New York’s Hudson Valley, a lush swath of land several hours due north of Manhattan, is celebrated for its wild, craggy terrain and its meadows, forests and farms. On a drive through the region you might easily regard its many beautiful gardens as another natural part of the landscape, as inevitable and everlasting as the Shawangunk Ridge or the broad Hudson River itself. Yet when leafing through garden writer Jane Garmey’s new book, Private Gardens of the Hudson Valley (Monacelli), one is exposed not only to a wealth of verdant spreads but also to the tremendous amount of steady, patient human effort that goes into creating them.
In this follow up to her book Private Gardens of Connecticut, the British-born, New York–based Garmey selected 28 highly impressive green spaces, some of which might be known to garden insiders, others not. Accompanied by dozens of stunning color photographs by John M. Hall, the book creates a good sense of what it’s like to gaze out the window of homes of all sizes and styles, or wander lazily along meandering paths leading to thickets of blossoms and emerald ponds. Some properties on Garmey’s radar are storied mansions once belonging to legendary figures – Gore Vidal’s former neoclassical home, Edgewater, in Barrytown, for instance – and now lovingly restored or accented by the current owners. Others are more like blank canvases spotted by discerning eyes and then miraculously transformed. In one case, for example, the owner had been shopping for real estate in the area when he spent that night at a run-down bed-and-breakfast in Millbrook. He saw the beauty in the bones of the property – which included an old swimming pool filled with broken, rusted machinery – and ended up purchasing it.
The theme of transformation is central to garden writing, and Garmey homes in on the heart of these before-and-after tales.

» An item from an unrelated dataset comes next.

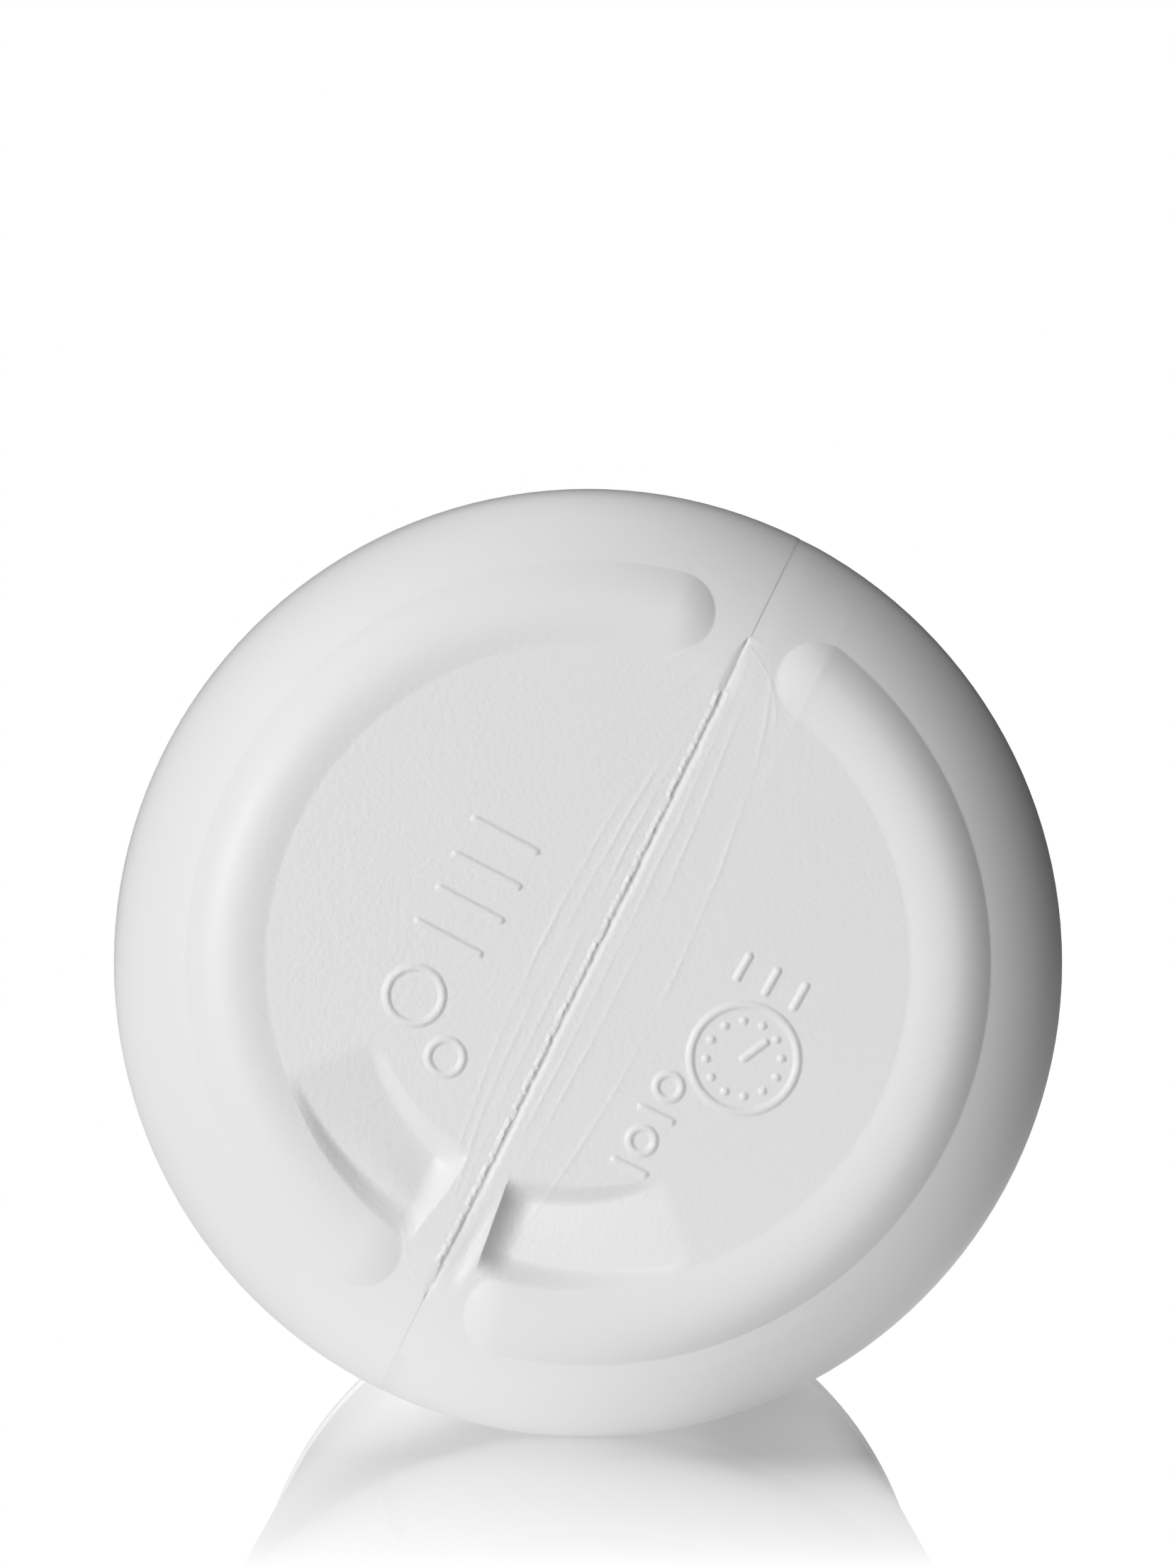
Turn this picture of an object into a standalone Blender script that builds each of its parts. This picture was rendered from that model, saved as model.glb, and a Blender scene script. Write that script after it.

These are not overnight changes achieved by armies of landscapers. Rather, Garmey, a passionate gardener herself, is interested in those folks who have gone through the long process of imagining all the complexities of a garden – its structure, palette, texture, mood and style – and then slowly and patiently created and nurtured it as nature catches up to their vision. In some cases, landscape designers and gardeners came in to assist (some of these properties go on for hundreds of acres), but, for the most part, the owners have been deeply involved in the outcomes of their landscapes, often getting their own hands dirty on a daily basis. Some are professionals or experts – including Scott Canning, Wave Hill’s director of agriculture; Gregory Long, who oversees the New York Botanical Garden; or Amy Goldman, who has won dozens of prizes for the vegetables she grows in her sprawling kitchen garden – and to see how they have figured out how to tame nature, or at least guide it, is inspiring.
Garmey paints vivid portraits of the gardens’ owners by describing their decision-making and sharing personal anecdotes. We learn, for example, the cringe-inducing story of how 22 tons of gravel were accidentally delivered to one gardener’s neighbor’s house and had to be moved over “wheelbarrow by wheelbarrow.” As elegant as the results can be, gardening is a dirty, exhausting job, which makes these stories all the more interesting. One of the best things about the book, though, is its portrait of the 21st-century splendor of a region that has historically loomed so large in the American imagination – as the rugged, resplendent paradise of the Hudson River School painters, and as the 19th-century rural hub of such high-society clans as the Vanderbilts and Rockefellers. Few places mix that kind of civility and rawness, and Garmey captures it well.